Wed | Jun 23, 2021

Granger: Guyana rice industry to important to fail

Published:Tuesday | July 28, 2015 | 12:24 PM

The Guyana government on Monday sought to re-assure rice farmers here that the industry is too important to the country's economic fortunes to be allowed to fail.

"The problems in the industry can be overcome by cooperation and not confrontation. I am confident that there is a bright future for rice... rice is not in crisis, we have problems but the industry is not on the face of collapse," President David Granger told a National Rice Industry conference.

In recent weeks, rice farmers have been told that the authorities are seeking to renegotiate an initiative with Venezuela under which Caracas bought rice in exchange for crude under the trade component of the PetroCaribe oil deal.

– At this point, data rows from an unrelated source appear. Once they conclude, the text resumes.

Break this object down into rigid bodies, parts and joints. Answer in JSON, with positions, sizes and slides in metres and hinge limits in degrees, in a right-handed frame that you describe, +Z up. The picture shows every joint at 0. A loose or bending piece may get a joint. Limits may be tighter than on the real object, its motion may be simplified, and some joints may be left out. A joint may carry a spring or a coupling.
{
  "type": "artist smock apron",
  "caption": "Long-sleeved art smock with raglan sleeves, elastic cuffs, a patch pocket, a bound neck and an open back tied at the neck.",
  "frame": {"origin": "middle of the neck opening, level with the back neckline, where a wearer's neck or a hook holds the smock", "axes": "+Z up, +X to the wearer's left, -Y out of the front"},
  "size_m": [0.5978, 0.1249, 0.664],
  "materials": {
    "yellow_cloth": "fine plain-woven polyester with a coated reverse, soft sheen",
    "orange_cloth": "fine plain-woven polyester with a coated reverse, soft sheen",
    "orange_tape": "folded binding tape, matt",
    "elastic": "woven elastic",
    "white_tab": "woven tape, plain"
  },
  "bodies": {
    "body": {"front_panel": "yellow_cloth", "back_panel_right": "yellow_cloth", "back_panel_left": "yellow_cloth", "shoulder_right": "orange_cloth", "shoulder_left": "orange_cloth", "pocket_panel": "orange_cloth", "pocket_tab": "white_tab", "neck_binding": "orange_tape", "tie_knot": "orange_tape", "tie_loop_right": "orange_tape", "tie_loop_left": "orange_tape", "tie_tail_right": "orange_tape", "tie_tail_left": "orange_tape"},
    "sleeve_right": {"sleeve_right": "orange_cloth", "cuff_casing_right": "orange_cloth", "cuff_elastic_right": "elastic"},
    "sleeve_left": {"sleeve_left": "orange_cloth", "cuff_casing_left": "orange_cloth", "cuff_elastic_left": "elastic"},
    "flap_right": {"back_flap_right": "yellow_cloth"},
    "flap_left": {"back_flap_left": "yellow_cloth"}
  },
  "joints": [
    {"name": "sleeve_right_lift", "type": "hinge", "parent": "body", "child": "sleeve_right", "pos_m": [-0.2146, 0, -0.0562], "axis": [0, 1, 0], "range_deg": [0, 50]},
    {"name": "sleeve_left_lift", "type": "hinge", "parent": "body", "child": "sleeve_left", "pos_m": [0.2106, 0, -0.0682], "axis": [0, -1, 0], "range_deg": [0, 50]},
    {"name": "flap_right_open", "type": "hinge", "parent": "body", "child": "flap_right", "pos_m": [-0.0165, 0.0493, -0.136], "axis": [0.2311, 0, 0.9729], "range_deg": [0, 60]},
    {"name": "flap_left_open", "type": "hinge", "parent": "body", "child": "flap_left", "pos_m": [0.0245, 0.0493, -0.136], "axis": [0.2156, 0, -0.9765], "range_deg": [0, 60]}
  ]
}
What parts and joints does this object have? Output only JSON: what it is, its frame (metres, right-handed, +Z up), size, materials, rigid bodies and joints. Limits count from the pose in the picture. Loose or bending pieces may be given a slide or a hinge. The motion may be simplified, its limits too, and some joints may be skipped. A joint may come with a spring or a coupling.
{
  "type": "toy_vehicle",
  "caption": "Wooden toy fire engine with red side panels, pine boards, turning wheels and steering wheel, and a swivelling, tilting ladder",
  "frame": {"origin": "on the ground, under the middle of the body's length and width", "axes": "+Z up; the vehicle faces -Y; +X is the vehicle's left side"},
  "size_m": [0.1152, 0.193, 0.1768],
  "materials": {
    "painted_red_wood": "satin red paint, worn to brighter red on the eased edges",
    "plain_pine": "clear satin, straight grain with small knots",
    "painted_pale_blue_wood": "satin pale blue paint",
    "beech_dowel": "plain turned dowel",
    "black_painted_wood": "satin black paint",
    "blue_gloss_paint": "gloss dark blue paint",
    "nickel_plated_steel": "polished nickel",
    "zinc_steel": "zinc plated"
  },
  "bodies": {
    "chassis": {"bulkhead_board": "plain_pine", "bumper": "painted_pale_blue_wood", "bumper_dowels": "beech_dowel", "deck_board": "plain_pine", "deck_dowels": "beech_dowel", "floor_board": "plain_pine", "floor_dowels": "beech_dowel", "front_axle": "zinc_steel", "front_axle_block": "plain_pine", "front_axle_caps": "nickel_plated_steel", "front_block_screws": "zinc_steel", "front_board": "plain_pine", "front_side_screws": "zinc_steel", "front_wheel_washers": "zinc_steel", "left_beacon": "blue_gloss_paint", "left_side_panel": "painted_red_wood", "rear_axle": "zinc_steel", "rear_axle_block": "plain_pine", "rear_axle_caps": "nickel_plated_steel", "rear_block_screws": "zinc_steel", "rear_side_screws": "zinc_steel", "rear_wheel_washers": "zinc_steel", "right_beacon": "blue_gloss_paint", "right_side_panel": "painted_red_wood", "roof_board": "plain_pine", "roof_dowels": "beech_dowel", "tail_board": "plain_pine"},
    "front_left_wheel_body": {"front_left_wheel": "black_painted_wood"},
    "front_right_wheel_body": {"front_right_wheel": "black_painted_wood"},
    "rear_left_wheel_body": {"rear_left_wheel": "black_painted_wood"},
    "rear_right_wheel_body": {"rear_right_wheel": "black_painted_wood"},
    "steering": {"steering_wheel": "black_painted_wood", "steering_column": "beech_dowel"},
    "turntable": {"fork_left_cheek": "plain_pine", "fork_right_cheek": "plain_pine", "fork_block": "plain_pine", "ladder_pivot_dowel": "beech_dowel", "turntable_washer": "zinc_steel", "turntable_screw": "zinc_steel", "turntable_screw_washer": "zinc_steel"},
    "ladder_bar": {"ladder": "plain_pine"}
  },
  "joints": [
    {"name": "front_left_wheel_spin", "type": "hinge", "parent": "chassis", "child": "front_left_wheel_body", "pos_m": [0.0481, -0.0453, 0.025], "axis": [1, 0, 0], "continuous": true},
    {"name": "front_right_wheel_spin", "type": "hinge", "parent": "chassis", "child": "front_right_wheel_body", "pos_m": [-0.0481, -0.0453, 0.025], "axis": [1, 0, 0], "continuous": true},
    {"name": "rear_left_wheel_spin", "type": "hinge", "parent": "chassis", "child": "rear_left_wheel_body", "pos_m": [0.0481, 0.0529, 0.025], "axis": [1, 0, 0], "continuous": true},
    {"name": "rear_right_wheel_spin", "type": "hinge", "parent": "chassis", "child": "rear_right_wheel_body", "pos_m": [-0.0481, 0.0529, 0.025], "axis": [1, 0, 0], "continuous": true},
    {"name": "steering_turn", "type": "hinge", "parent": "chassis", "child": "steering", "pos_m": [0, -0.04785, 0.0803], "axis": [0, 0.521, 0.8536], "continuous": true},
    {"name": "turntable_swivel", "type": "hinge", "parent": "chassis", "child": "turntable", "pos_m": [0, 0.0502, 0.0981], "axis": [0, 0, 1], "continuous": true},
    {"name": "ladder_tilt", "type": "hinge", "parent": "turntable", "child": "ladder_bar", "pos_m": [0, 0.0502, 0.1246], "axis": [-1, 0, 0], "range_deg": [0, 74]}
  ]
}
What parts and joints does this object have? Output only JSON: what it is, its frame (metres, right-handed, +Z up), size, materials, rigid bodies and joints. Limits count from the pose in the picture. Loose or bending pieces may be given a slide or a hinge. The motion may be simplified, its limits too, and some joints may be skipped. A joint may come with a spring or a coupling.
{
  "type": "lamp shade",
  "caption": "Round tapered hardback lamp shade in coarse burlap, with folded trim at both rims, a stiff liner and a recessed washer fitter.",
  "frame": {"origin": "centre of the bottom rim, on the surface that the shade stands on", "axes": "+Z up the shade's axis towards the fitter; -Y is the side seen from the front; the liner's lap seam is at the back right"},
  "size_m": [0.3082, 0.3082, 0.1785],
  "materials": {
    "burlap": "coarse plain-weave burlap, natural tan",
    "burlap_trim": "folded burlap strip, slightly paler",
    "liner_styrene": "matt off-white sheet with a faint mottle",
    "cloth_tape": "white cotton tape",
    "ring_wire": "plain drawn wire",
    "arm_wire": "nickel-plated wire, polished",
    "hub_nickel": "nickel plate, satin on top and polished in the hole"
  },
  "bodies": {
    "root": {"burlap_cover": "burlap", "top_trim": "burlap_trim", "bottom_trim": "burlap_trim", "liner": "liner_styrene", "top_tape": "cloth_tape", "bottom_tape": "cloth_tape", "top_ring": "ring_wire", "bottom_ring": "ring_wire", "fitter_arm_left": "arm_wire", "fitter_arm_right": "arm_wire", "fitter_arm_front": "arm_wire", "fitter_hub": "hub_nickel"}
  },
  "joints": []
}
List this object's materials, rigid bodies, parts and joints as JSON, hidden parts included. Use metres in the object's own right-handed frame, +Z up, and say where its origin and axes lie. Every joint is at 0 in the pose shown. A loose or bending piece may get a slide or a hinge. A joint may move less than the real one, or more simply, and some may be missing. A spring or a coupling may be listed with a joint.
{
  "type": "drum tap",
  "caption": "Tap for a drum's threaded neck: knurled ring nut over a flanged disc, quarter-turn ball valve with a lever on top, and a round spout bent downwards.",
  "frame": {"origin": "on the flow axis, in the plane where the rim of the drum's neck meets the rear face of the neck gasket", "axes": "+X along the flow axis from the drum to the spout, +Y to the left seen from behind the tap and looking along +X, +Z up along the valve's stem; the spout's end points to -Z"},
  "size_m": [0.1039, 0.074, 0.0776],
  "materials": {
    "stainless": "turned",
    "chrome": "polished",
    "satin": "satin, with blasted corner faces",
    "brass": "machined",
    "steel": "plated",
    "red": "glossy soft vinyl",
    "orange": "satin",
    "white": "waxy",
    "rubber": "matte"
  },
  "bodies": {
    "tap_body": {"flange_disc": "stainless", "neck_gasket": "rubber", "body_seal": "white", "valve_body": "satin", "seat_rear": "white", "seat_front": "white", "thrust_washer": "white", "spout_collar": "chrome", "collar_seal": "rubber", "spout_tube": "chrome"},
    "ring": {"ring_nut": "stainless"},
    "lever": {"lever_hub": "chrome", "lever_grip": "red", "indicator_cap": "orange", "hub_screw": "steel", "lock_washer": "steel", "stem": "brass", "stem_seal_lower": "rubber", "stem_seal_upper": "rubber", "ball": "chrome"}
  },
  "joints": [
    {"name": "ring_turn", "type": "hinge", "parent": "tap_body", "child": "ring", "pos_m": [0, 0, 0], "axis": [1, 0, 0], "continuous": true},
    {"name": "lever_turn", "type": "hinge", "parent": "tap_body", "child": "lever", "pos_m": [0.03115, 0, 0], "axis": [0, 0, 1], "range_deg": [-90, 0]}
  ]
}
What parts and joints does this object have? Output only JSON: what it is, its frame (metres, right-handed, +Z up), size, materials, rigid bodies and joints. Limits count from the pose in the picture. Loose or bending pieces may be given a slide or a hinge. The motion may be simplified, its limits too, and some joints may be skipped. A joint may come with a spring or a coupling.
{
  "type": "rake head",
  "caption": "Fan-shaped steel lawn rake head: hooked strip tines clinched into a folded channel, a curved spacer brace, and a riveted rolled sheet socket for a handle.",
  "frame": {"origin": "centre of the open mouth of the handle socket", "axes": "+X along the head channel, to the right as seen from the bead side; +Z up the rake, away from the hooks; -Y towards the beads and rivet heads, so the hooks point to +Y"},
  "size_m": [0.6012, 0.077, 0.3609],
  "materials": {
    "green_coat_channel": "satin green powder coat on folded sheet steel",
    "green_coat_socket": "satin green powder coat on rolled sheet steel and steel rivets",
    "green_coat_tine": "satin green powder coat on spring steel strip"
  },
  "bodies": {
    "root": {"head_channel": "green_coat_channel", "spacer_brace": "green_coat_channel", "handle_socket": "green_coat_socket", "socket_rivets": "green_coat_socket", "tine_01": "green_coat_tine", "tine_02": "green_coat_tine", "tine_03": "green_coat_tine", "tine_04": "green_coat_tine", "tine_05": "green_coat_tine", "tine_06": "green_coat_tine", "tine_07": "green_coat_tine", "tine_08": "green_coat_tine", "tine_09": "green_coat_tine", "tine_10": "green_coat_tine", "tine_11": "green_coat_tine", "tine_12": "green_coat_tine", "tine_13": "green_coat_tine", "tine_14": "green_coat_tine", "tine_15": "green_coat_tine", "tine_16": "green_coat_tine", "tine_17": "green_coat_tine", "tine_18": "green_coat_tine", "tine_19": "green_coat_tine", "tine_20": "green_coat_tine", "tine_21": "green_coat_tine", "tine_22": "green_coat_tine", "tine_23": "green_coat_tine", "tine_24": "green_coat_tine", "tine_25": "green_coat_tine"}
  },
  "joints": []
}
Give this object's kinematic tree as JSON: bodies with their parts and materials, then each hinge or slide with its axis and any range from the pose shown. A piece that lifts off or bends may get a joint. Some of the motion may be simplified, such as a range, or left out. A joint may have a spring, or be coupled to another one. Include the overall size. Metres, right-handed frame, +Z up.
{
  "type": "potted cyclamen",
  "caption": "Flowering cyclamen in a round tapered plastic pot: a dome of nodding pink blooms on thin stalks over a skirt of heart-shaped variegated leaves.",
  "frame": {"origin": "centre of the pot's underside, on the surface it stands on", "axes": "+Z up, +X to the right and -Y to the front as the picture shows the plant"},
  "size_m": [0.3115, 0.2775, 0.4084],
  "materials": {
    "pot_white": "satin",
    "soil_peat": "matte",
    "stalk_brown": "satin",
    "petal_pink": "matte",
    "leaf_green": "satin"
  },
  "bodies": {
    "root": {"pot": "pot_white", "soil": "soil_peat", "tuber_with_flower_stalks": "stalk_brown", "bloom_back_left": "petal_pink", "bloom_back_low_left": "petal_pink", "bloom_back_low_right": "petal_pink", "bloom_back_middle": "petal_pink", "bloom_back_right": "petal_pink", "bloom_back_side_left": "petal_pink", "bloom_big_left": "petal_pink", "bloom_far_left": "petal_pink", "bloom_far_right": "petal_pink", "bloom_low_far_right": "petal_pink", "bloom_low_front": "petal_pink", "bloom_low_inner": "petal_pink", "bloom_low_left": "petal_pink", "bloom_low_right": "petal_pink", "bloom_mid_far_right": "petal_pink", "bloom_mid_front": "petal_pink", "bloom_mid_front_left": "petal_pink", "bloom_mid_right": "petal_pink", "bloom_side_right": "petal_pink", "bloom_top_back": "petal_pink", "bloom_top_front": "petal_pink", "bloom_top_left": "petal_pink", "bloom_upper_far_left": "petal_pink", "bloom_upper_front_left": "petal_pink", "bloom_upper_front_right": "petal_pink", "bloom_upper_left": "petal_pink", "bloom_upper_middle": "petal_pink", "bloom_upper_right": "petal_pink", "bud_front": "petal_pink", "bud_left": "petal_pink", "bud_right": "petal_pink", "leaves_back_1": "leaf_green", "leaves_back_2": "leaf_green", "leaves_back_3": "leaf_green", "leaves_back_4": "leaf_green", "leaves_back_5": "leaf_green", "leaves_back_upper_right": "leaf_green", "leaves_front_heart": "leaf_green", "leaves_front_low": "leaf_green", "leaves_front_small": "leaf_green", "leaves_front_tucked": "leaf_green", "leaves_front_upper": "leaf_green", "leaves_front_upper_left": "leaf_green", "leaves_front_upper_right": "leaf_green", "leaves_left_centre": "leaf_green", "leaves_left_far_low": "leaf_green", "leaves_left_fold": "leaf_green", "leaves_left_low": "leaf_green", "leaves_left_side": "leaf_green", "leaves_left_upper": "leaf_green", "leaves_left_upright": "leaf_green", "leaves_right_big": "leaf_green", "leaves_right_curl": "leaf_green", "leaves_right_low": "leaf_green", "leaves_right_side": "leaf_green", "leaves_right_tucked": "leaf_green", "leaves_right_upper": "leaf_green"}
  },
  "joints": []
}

The Venezuelan authorities have indicated to Guyana that they are prepared to discuss continued shipments of rice and other commodities as part of a revised agreement for 2016.

'too big to fail'

President Granger told the meeting that rice, the country's largest foreign-exchange earner, was "too big to fail" and assured them that his government came to office with a vision to sustain and improve the industry.

He acknowledged that production costs were high, making the commodity uncompetitive on the global market.

More than 75 per cent of Guyana's rice is sold to over 40 countries, but the president said the country needed more markets.

He called on private exporters to also demonstrate their capacity to penetrate foreign markets.

"If we are good at selling rum, we must also be good at selling rice ... farmers must understand the need to reduce production costs," said Granger.

Rice is second to sugar as Guyana's most important agricultural industry, contributing approximately 20 per cent of agricultural GDP and 12 per cent of export earnings. In addition, in excess of 12,000 farmers are involved in rice production.

Agriculture Minister Noel Holder has said that some of the major challenges to the industry were drying and storage; marketing and compliance by millers; and improving varieties.

The government is contemplating a revolving fund to alleviate the woes of rice farmers who have been battling with millers over late payments, Holder said.